* [Direction] Records follow. Pull out every line that contains "bodies".

* [Materials provided]
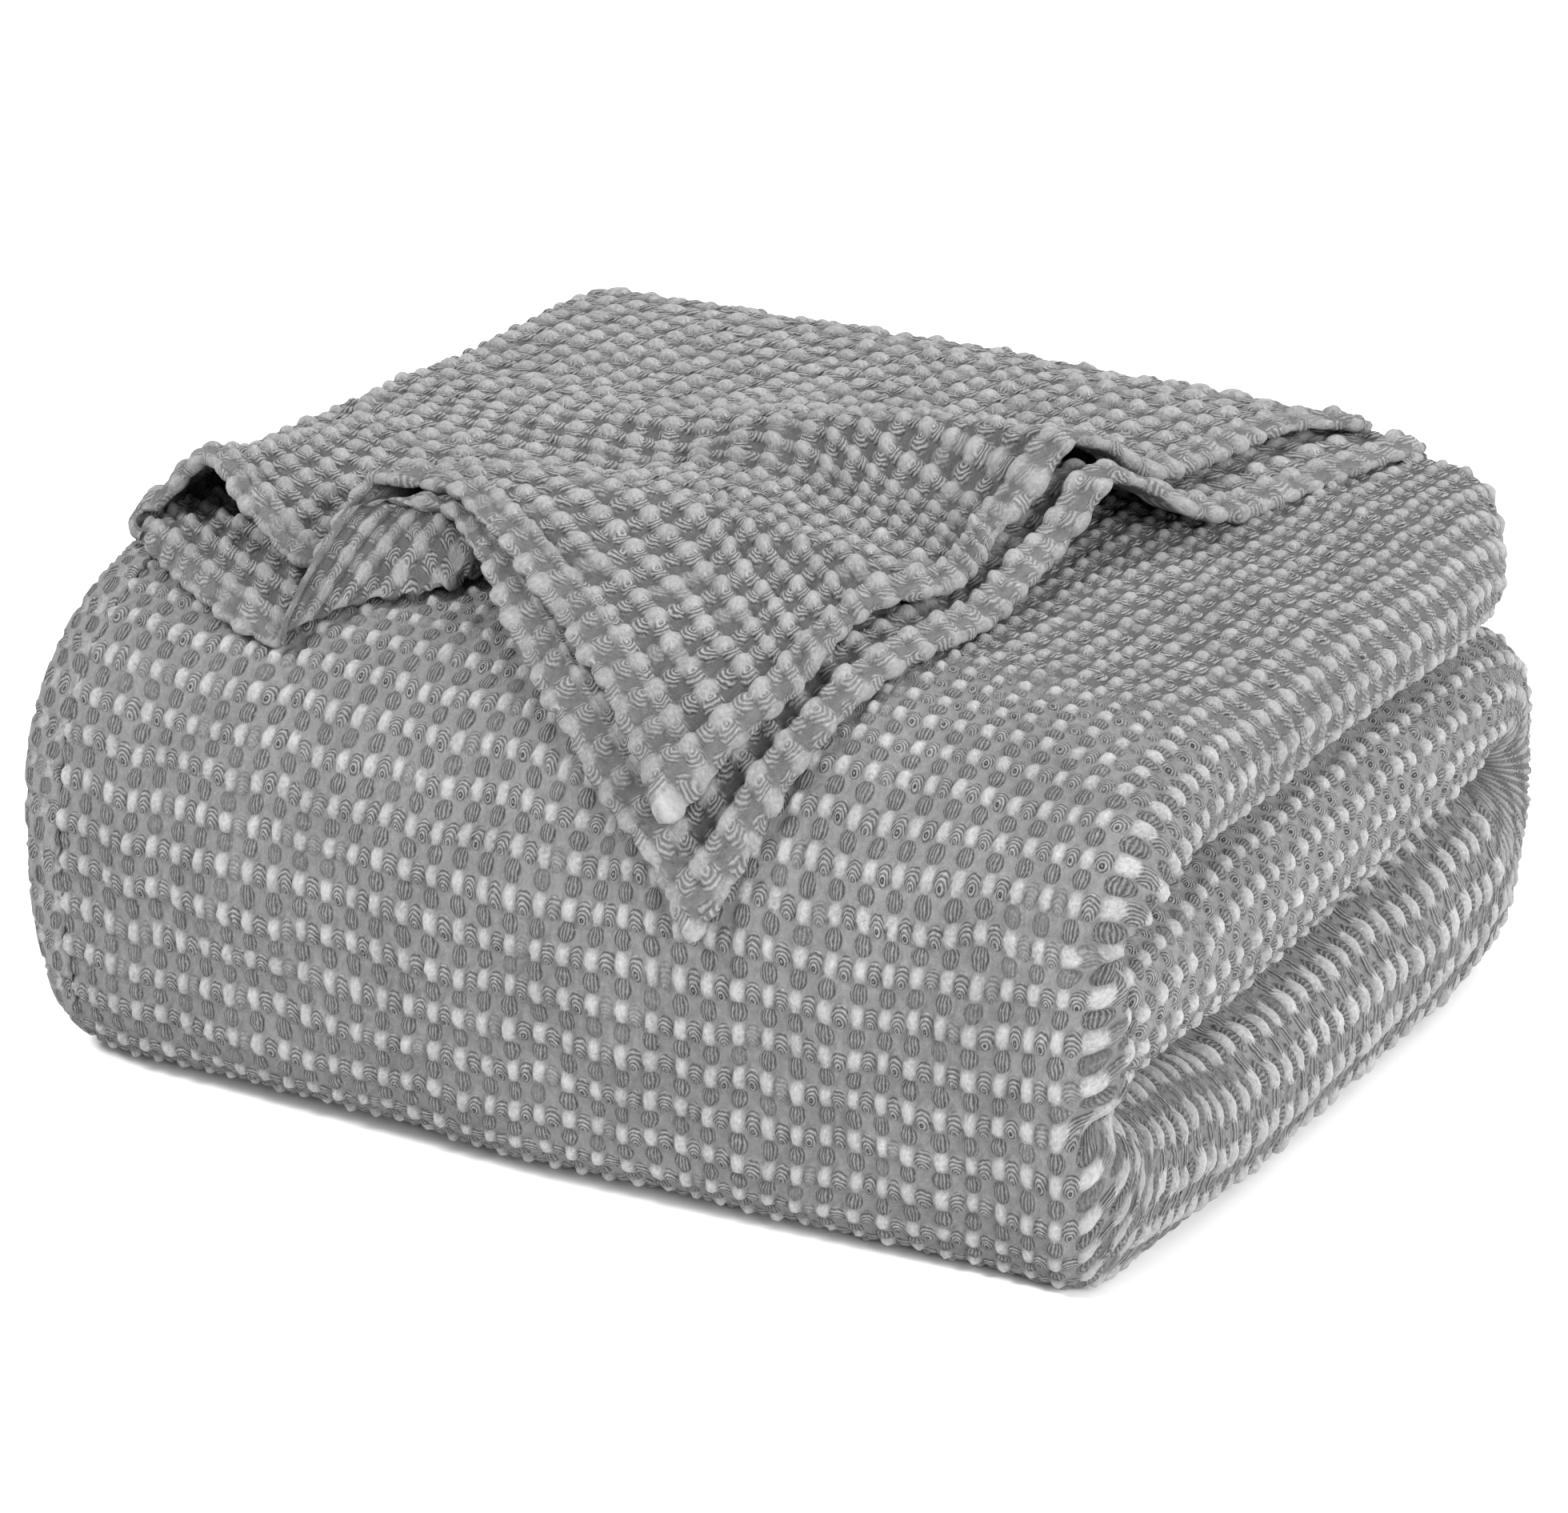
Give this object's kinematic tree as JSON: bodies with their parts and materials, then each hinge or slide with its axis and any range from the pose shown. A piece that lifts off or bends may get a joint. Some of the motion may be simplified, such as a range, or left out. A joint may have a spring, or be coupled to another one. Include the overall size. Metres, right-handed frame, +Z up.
==
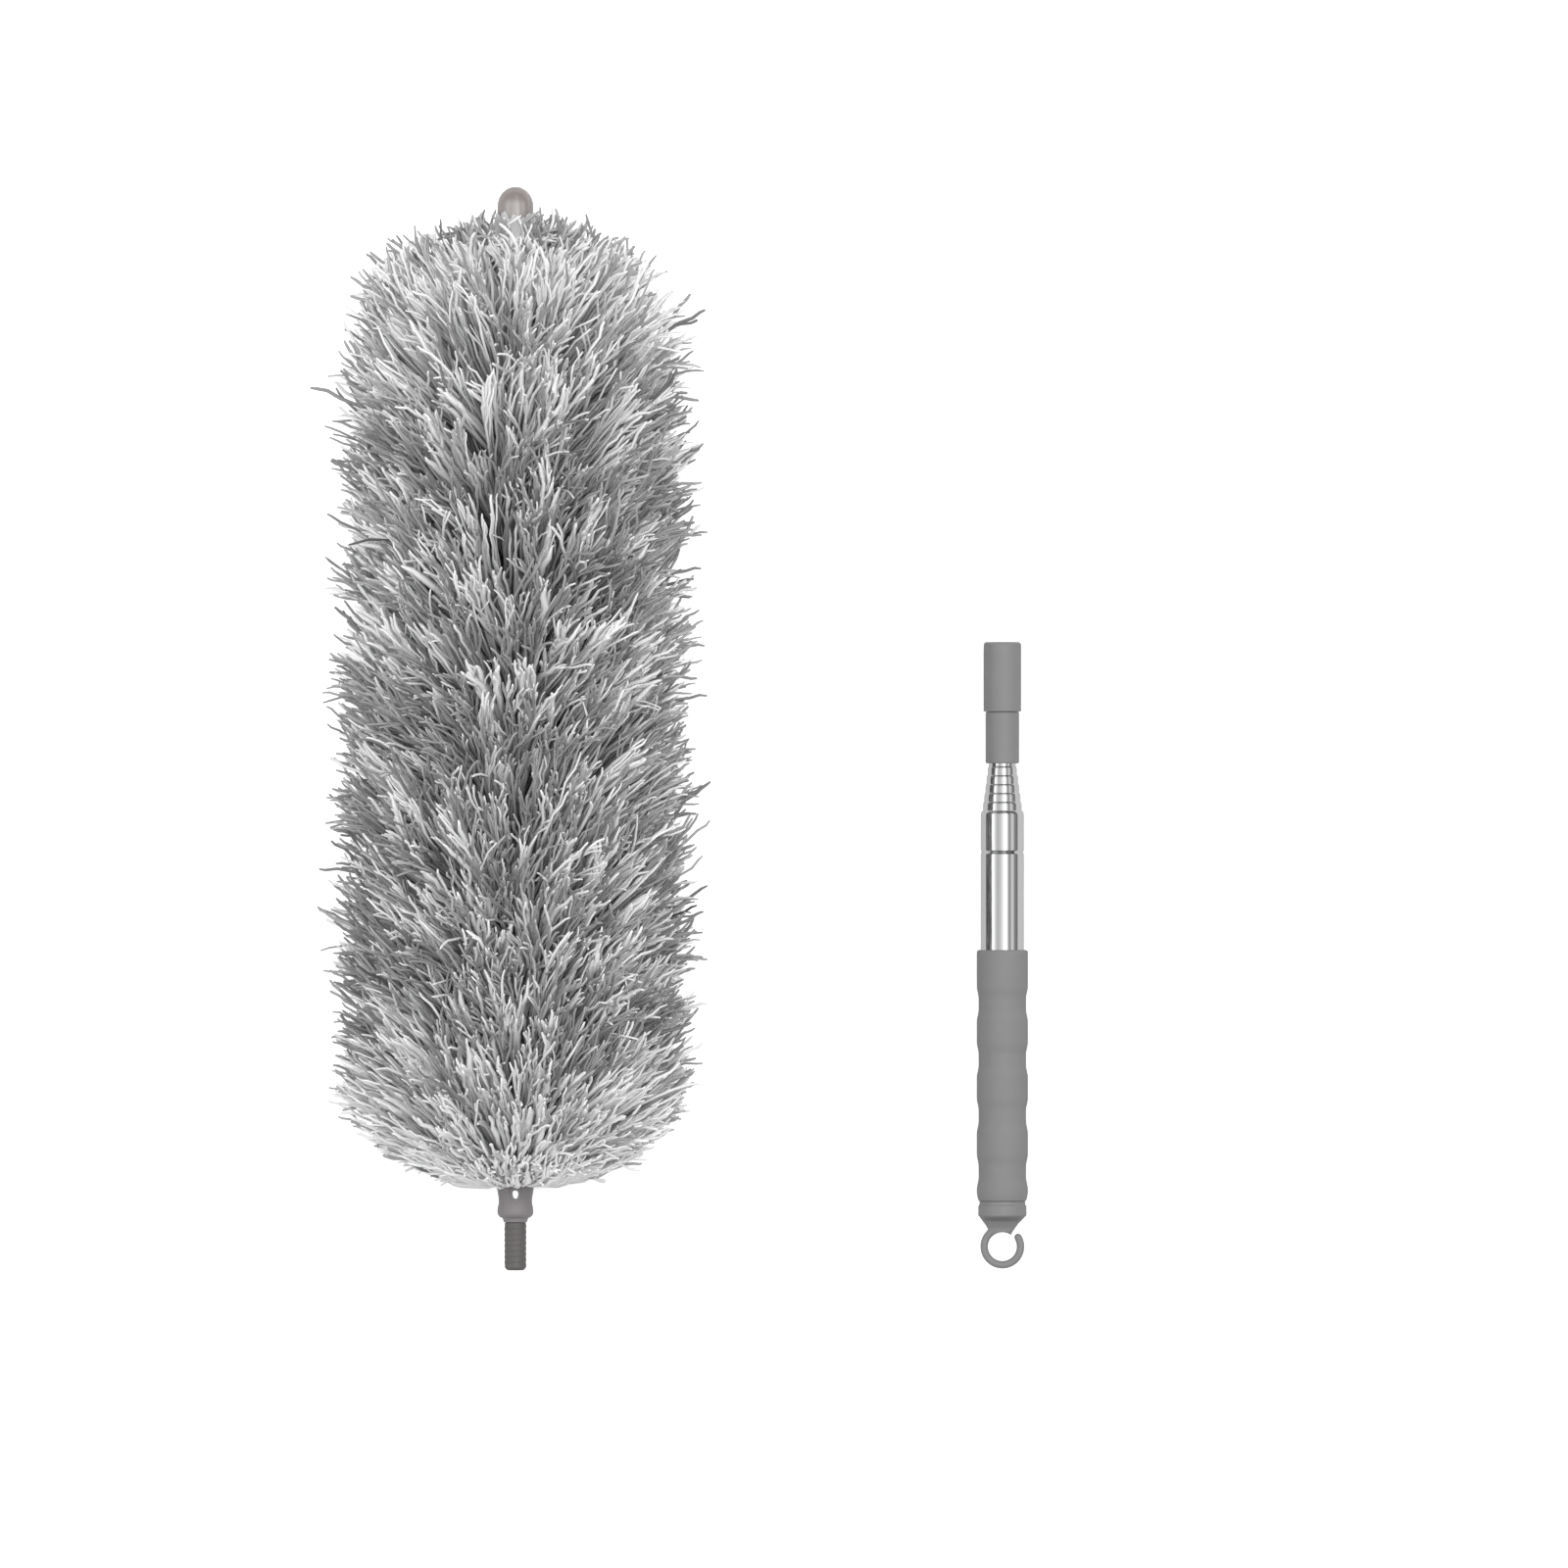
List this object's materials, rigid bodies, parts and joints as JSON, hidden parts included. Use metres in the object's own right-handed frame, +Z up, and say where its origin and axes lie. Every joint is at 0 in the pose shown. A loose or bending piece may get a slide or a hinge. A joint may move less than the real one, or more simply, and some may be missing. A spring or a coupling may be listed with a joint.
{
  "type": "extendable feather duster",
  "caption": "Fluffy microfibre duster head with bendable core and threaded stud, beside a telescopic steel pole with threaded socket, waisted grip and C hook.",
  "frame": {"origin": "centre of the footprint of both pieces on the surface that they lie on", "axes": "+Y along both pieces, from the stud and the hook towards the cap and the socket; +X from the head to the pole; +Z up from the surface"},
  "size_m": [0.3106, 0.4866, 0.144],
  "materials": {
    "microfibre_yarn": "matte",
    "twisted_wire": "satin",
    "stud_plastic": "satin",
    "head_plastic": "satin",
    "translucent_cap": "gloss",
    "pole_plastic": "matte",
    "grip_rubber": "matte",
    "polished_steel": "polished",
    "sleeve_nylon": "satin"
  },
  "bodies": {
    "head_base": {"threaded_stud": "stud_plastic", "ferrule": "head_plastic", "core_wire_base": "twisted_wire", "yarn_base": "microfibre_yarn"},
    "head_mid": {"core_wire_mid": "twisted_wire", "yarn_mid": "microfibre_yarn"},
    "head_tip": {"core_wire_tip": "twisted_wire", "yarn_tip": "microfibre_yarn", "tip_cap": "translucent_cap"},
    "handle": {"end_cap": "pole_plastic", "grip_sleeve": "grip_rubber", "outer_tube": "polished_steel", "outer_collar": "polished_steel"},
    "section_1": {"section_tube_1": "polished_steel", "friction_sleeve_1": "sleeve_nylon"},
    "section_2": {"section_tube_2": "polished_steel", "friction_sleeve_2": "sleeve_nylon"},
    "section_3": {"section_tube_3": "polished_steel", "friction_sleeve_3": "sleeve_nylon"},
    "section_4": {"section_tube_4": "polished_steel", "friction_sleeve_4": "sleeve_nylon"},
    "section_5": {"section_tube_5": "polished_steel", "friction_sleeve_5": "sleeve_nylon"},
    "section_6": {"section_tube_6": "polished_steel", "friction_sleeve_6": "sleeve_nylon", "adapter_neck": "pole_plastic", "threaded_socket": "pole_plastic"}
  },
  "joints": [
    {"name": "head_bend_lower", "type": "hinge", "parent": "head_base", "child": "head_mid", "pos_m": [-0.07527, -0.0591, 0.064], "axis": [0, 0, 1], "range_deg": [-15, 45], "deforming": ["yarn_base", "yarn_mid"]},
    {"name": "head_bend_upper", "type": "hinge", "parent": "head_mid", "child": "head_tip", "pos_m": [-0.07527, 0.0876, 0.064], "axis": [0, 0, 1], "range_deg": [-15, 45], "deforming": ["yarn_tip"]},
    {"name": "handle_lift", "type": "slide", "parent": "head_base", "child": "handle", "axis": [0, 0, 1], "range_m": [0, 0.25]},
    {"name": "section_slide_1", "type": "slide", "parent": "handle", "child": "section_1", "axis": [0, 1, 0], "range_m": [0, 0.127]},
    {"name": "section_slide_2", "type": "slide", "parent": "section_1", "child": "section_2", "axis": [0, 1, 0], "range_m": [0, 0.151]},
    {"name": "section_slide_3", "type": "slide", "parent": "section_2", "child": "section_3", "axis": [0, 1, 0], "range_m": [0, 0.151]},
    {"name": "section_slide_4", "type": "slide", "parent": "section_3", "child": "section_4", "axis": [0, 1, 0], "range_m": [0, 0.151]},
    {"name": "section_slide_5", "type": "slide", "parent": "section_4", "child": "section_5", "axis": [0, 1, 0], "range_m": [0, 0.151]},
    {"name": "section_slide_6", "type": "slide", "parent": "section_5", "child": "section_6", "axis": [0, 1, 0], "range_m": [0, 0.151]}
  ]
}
==
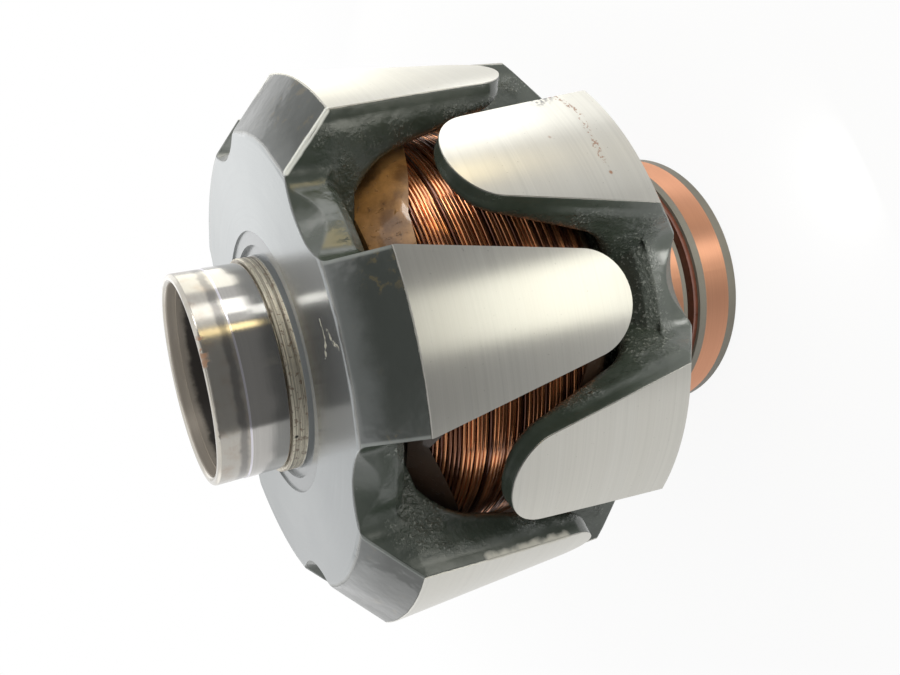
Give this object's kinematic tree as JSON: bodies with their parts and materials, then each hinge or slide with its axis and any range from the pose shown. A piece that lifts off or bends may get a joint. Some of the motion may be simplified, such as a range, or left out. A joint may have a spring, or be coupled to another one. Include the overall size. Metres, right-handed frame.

* [Correct output]
Give this object's kinematic tree as JSON: bodies with their parts and materials, then each hinge or slide with its axis and any range from the pose shown. A piece that lifts off or bends may get a joint. Some of the motion may be simplified, such as a range, or left out. A joint may have a spring, or be coupled to another one. Include the overall size. Metres, right-handed frame, +Z up.
List this object's materials, rigid bodies, parts and joints as JSON, hidden parts included. Use metres in the object's own right-handed frame, +Z up, and say where its origin and axes lie. Every joint is at 0 in the pose shown. A loose or bending piece may get a slide or a hinge. A joint may move less than the real one, or more simply, and some may be missing. A spring or a coupling may be listed with a joint.
  "bodies": {
Give this object's kinematic tree as JSON: bodies with their parts and materials, then each hinge or slide with its axis and any range from the pose shown. A piece that lifts off or bends may get a joint. Some of the motion may be simplified, such as a range, or left out. A joint may have a spring, or be coupled to another one. Include the overall size. Metres, right-handed frame.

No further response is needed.